# Twin Aquastyle tanks, work in progress UPDATE 8/6/2016



## Varmint (Apr 5, 2014)

I'm pretty happy with my progress. I put in the hardccape and a couple of plants last week










The plan was to break down Waldo's old Fluval Edge and use the jungle to fill in the new tanks. Here's a picture that sort of shows how thick the plants were in the old 2.5 gallon. (No room to swim!)










New tanks with Waldo's plants










I may order some plants this week. I want some low growing plants for the foreground. Any suggestions? These are low tech tanks.


----------



## pferris (Aug 19, 2014)

Moss


----------



## Varmint (Apr 5, 2014)

pferris said:


> Moss


What kind?


----------



## AquaAurora (Jul 10, 2013)

Xmas makes a nice carpet, marimo (though technically an algae), fissedens, or flame. You can also look at anubais petite or even micro (harder to find), crypt parva though very slow growing


----------



## pferris (Aug 19, 2014)

I am using java moss for my 25


----------



## Varmint (Apr 5, 2014)

pferris said:


> I am using java moss for my 25


How do you get it to carpet? I can only get it to blob. Like this (see center front of tank)


----------



## Varmint (Apr 5, 2014)

*Update*

I decided to fill in the front of the twins with S. Repens. I can't wait for the plants to take off! Here is an updated shot of the pair of tanks:










Left side tank:










Right side tank:


----------



## pferris (Aug 19, 2014)

What I do is I tie them to rocks and they spread


----------



## Varmint (Apr 5, 2014)

pferris said:


> What I do is I tie them to rocks and they spread


Are they better tied to the hardscape instead of planted in the substrate?


----------



## pferris (Aug 19, 2014)

Idk that's a good question


----------



## Nuthatch (Jun 18, 2014)

Varmint, I've got a question about the lights that come with the Aquastyle.

I really like the look, but was reading a review somewhere where it was claimed that the lights caused electrical shock when you touch the bars.
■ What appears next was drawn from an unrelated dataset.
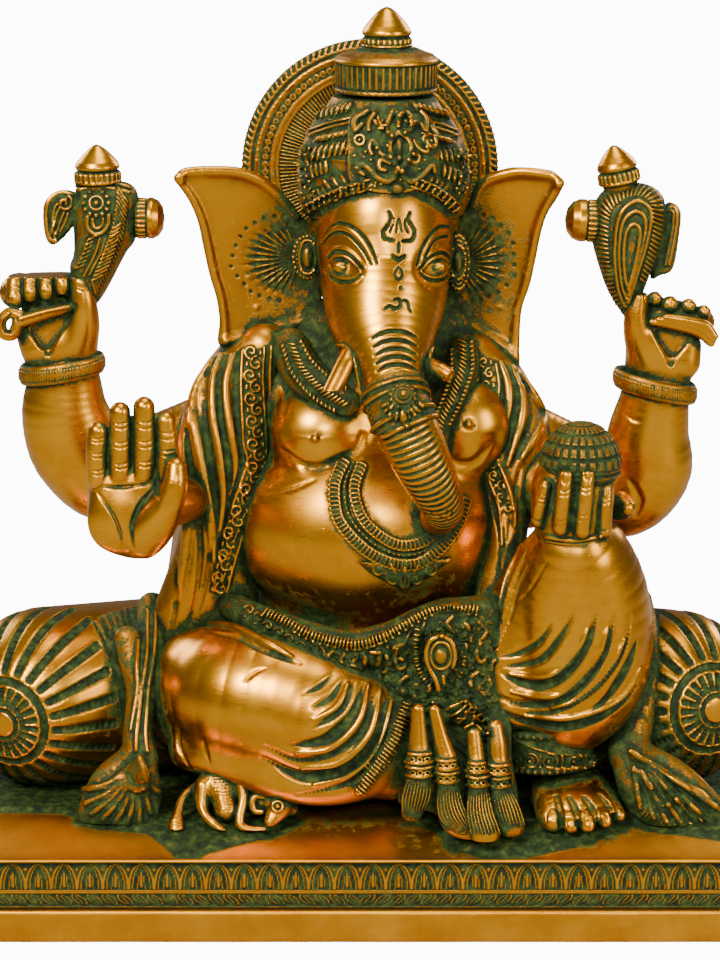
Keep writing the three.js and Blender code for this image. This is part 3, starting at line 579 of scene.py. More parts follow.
def make_shawl_left():
    c = Clay((-104, -46, 112), (-22, 34, 296), 0.6)
    c.bar([(-46.6, 0, 267.6, 14, 13), (-60.2, -4, 249.6, 18, 15), (-66.1, -10, 225, 22, 16),
           (-67.1, -14, 196, 19, 15),
           (-74.2, -14, 165.9, 17, 13), (-85.4, -12, 135, 17, 12), (-90.5, -12, 119.7, 13, 11)], soft=3)
    c.bar([(-67.3, -14, 173.5, 14, 12), (-66.6, -14, 145.7, 17, 12), (-71.7, -14, 127.4, 15, 11)], soft=4)
    c.bar([(-53.8, 12, 262.3, 15, 14), (-68.1, 9, 239.9, 16, 17), (-74.2, 6, 211.5, 13, 17),
           (-78.9, 4, 176.6, 13, 16),
           (-84.2, 4, 140.9, 13, 16)], soft=8)
    ridges = (
        ([(-71.5, 58.8), (-78.9, 48), (-81.8, 35.3), (-79.4, 17.6), (-76.4, 0), (-73, -19.6),
          (-71.5, -39.2)], 3.4),
        ([(-67.6, 61.7), (-71.5, 51), (-72, 33.3), (-69.1, 14.7), (-67.1, -4.9), (-68.1, -24.5)], 2.6),
        ([(-61.7, 61.7), (-65.2, 51), (-65.7, 40.2), (-63.7, 24.5), (-61.2, 8.8), (-61.7, -3.9)], 2.4),
        ([(-83.3, 33.3), (-85.3, 14.7), (-83.3, -9.8), (-85.3, -34.3), (-89.2, -58.8)], 3.2),
    )
    for line, r in ridges:
        c.draw(line, r, lift=0.2, soft=1.6, taper=0.6)
    grooves = (
        ([(-74, 56.8), (-76.4, 43.1), (-75.5, 24.5), (-72.5, 4.9), (-70.1, -14.7)], 1.5),
        ([(-65.7, 60.8), (-68.6, 49), (-68.1, 29.4), (-65.2, 9.8), (-64.2, -9.8), (-66.6, -31.8)], 1.7),
        ([(-58.8, 62.7), (-60.8, 49), (-60.3, 29.4), (-57.8, 12.2), (-60.3, -2.5), (-66.6, -24.5),
          (-70.1, -44.1)], 1.8),
        ([(-85.3, 24.5), (-83.3, 4.9), (-79.4, -19.6), (-78.4, -39.2), (-80.4, -58.8), (-86.2, -78.4)],
         1.9),
        ([(-72.5, -29.4), (-75.5, -49), (-80.4, -68.6)], 1.6),
        ([(-90.2, -39.2), (-90.2, -58.8), (-93.1, -78.4)], 1.5),
    )
    for line, r in grooves:
        c.draw(line, r, lift=0.4, soft=1.2, cut=True, taper=0.5)
    c.draw([(-57.3, 63.7), (-58.3, 46.1), (-57.1, 19.1), (-55.4, 9.8), (-59.3, -3.9), (-65.2, -21.6),
            (-69.1, -40.2), (-71.5, -53.9)], 0.8, 0.6)
    inner = [(-43.6, 65.2), (-44.6, 46.1), (-42.9, 19.1), (-44.6, 5.4), (-49, -7.8), (-56.8, -24.5),
             (-61.7, -40.2), (-65.2, -54.9)]
    c.draw(inner, 0.9, 0.6)
    c.draw([(x - 3.2, h) for x, h in inner], 0.6, 0.4)
    scroll_band(c, [(-51.9, 62.7), (-52.4, 46.1), (-51, 19.1), (-51, 6.9), (-54.9, -5.9), (-61.7, -22.5),
                    (-66.2, -40.2), (-69.1, -52.9)], 8.6)
    return c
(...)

Apparently the "light" itself (lampshade? part holding the bulb) receives electricity by completing the circuit betreen the 2 arms/bars that it sits on/slides on.
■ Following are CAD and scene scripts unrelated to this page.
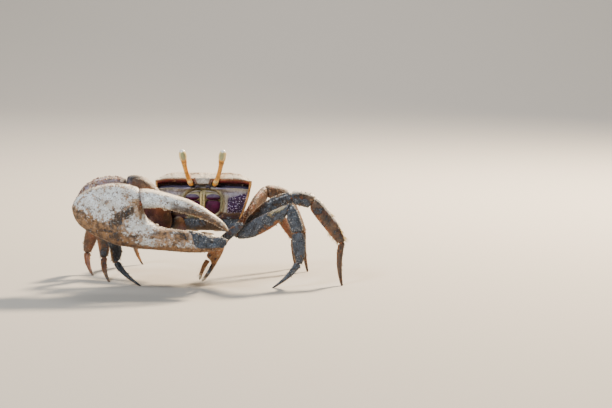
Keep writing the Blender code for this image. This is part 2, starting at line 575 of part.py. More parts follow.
def make_great_claw(parts, body_sockets, palm_sockets):
    """The palm with its fixed finger, the moving finger over it, and the three segments of the arm behind."""
    joints = [FRONT + joint for joint in ARM_JOINTS]
    normals = joint_normals(joints)
    normals[2] = unit(ARM_ELBOW - ARM_JOINTS[2])
    across = np.array([0.0, 1.0, 0.0])
    made = {}
    for k, part in enumerate(("base", "merus")):
        options = {"start_normal": normals[k], "end_normal": normals[k + 1], "sides": 14, "bow": ARM_BOWS[part]}
        sizes = (ARM_HEIGHTS[part], ARM_THICKNESSES[part])
        rings = segment_rings(joints[k], joints[k + 1], across, PROFILES[part], *sizes, **options)
        made[part] = loft(f"claw_{part}", rings, parts, "leg_rear")
        if part == "base":
            socket = segment_rings(joints[k], joints[k + 1], across, PROFILES[part], *sizes, start_gap=-GAP,
                                   end_gap=-GAP, grow=GAP, **options)
            for sockets in body_sockets:
                loft("claw_base_socket", socket, sockets, None)
    bend = (joints[2], FRONT + ARM_ELBOW, joints[3])
    sizes = (ARM_HEIGHTS["carpus"], ARM_THICKNESSES["carpus"])
    made["carpus"] = loft("claw_carpus", bent_rings(bend, CARPUS_PROFILE, *sizes, GAP / 2, 0.0, 14), parts, "claw")
    loft("claw_carpus_socket", bent_rings(bend, CARPUS_PROFILE, *sizes, GAP, -GAP, 14, GAP), palm_sockets, None)

    places = np.concatenate([[0.0, 0.006, 0.02, 0.045, 0.08], np.linspace(0.12, 0.41, 8),
                             np.linspace(0.428, 0.462, 7), np.linspace(0.48, 0.965, 17), [0.985, 1.0]])
    palm = loft("claw_palm", claw_to_world(finger_body(PALM_TOP, PALM_UNDER, PALM_THICKNESS, places, 18)), parts,
                "claw")
    cut(palm, palm_sockets)
    bake(palm)
    places = np.concatenate([[0.441, 0.456], np.linspace(0.49, 0.97, 18), [0.99, 1.005]])
    finger = loft("claw_dactyl", claw_to_world(finger_body(FINGER_TOP, FINGER_UNDER, FINGER_THICKNESS, places, 14,
                                                           FINGER_LEAN)), parts, "claw")

    rng = np.random.default_rng(GRAIN_SEED)
    spacing = PALM_GRAIN_SPACING / CLAW_LENGTH
    face = scatter((0.02, -0.27), (0.62, 0.15), spacing, rng)
    grains = grains_along(palm, claw_points(face[:, 0], face[:, 1], -0.3), (0, 1, 0),
                          rng.uniform(0.7, 1.2, len(face)) * PALM_GRAIN, 0.45)
    for line, up, way, size in ((np.arange(0.05, 0.42, 0.036), 0.4, (0, 0, -1), EDGE_GRAIN),
                                (np.arange(0.1, 0.8, 0.042), -0.5, (0, 0, 1), EDGE_GRAIN * 0.8),
                                (np.arange(0.52, 0.965, 0.031), 0.4, (0, 0, -1), TOOTH_GRAIN)):
        grains += grains_along(palm, claw_points(line, up, 0.0), way, rng.uniform(0.7, 1.15, len(line)) * size)
    line, radii = np.array(BIG_TEETH["fixed"]).T
    grains += grains_along(palm, claw_points(line, 0.4, 0.0), (0, 0, -1), radii)
    fuse_grains(palm, grains)
    line = np.arange(0.53, 0.95, 0.031)
    grains = grains_along(finger, claw_points(line, -0.5, 0.0), (0, 0, 1),
                          rng.uniform(0.7, 1.15, len(line)) * TOOTH_GRAIN)
    line, radii = np.array(BIG_TEETH["moving"]).T
    grains += grains_along(finger, claw_points(line, -0.5, 0.0), (0, 0, 1), radii)
    line = np.arange(0.47, 0.72, 0.036)
    grains += grains_along(finger, claw_points(line, 0.4, 0.0), (0, 0, -1),
                           rng.uniform(0.7, 1.1, len(line)) * EDGE_GRAIN)
    fuse_grains(finger, grains)
    for part, ends in (("merus", (1, 2)), ("carpus", (2, 3))):
        share = np.linspace(0.12, 0.9, 9)[:, None]
        line = joints[ends[0]] * (1 - share) + joints[ends[1]] * share
        grains = []
        for depth in (-1.6, 0.6):
            starts = line + np.array([0, depth, 20]) * MM
            grains += grains_along(made[part], starts, (0, 0, -1), rng.uniform(0.75, 1.15, 9) * EDGE_GRAIN)
        fuse_grains(made[part], grains)


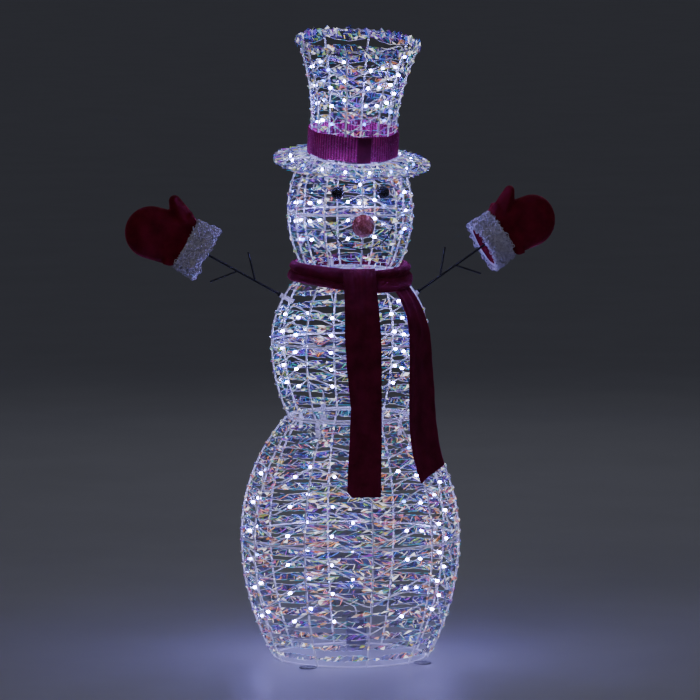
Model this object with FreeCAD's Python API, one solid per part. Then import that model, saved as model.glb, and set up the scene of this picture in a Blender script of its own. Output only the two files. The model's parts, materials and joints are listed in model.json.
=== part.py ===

I know I'm making a hash of this, and I'm sorry.  Have you ever been shocked by your lighting units?


----------



## Varmint (Apr 5, 2014)

Good question. We have not been shocked by the lights. My Boyfriend thinks there is too little voltage running through the arms to create a shock. I was a little concerned about being shocked when I first set the lights up, but I have handled the arms several times with no problems.

I actually love the lights. They are nice and bright. I am getting some really nice plant growth already. The stem plants in the back (Nesea sp.) have almost hit the top of the tank already.


----------



## Nuthatch (Jun 18, 2014)

I LOVE the look of the Aquastyle 9 gallon, so I was crushed to read that one (!) review about the light. I find myself constantly searching for the 9 gallon at a lower price than Foster & Smith. I'm kinda hoping that my husband will get me one for Christmas. I'd like to try shrimp or nano fish, or both.


----------



## tricken (Jun 27, 2013)

nice pair of 9s, keep your lid on those lights hate water mine already died but that is ok i use a fin ray 2 now at an angle, but the tank has great style and looks.


----------



## Fishly (Jan 8, 2010)

The anubias on the driftwood looks a bit too large for the tanks. I would either move them to the substrate to the front and side of the driftwood or replace them with a group of petites.
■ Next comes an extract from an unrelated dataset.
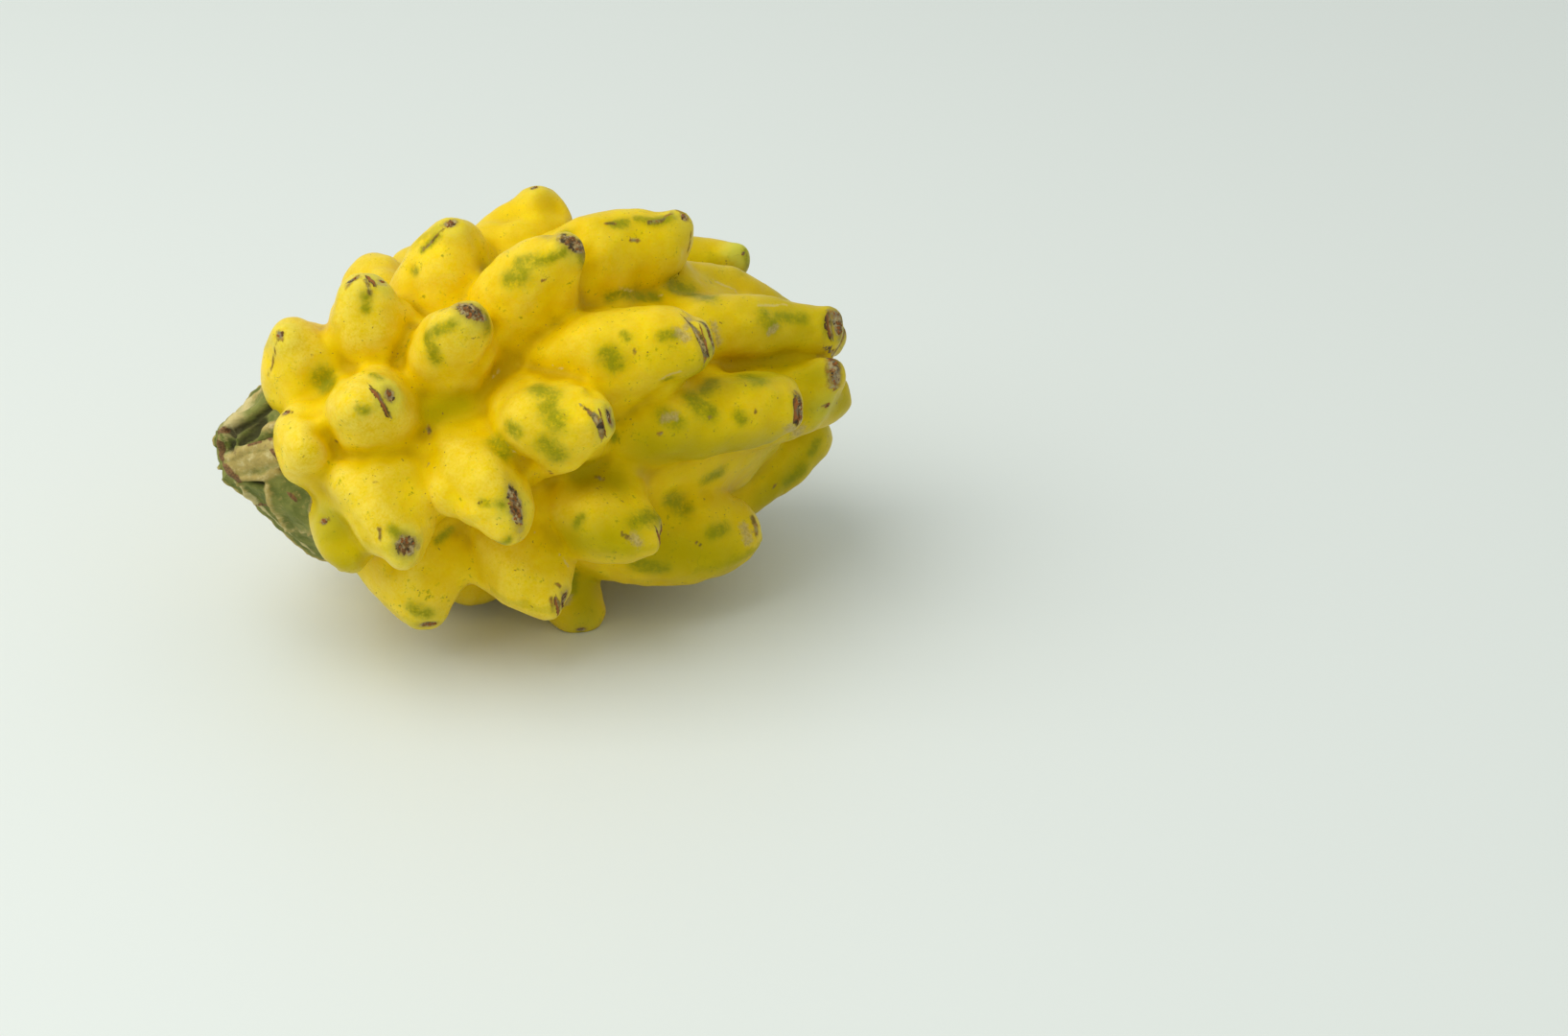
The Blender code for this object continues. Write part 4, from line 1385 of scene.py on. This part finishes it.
# %% [markdown]
# The crusts are real crumbs, and beside them stand the curled remains of the scales. One crumb and
# one scale are modelled, and each copy is set on the skin where its areole's mark says.

# %% Crumbs and scales
DRY_GREY = (0.19, 0.155, 0.09, 1)
DRY_TAN = (0.38, 0.28, 0.12, 1)
CRUMB_SEED = 23
CRUMB_SIZE = (0.16, 0.36)
CRUMB_JITTER = 0.3
CRUMB_PROPORTIONS = (1.0, 0.75, 0.45)
CRUMB_CUT = (0, 0, -0.3)
LOWEST_CRUMB = 0.03 * MM
CRUMBS_LEAST = 3
CRUMBS_PER_AREA = 9
CRUMB_MIDDLE_SIZE = 1.1
CRUMB_SHRINKS = 0.4
CRUMB_PATCH = 1.1 * MM
CRUMB_TONE = 0.36
CRUMB_PATCH_TONE = 0.75
CRUMB_TONE_SPREAD = 0.12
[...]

Otherwise, the tanks look great. I love how clear the water is.


----------



## tandaina (Aug 17, 2013)

There isn't nearly enough power going through the bars to shock anything. I had an Aquastyle 9, loved it and loved the light. No you don't get shocked by touching it. I never had any issues whatsoever.


----------



## Varmint (Apr 5, 2014)

I was just looking at the old pictures and I realized that these tanks have come a long way over the past year and a half. I was so unhappy with them when they first got planted. I love them so much now.










Finn's tank









Buster's tank









The cryptocorns are going nuts in both tanks. Buster's tank needs trimming every week or else there is no swimming space. Gotta love your tanks once they become established. They are so full of life!


----------



## Varmint (Apr 5, 2014)

Just wanted to post some updates

Here are the tanks










The stand is a cheap piece of crud from Petco. One of the handles got stripped and fell off. I found these great replacement handles









Closer picture of both tanks









Close up of Finn's tank (the tank on the left)









...and lazy Finny enjoying his hammock









Close up of Buster's tank (the tank on the right) and.... rare decent pictures of Buster (he is so hard to photograph!)


----------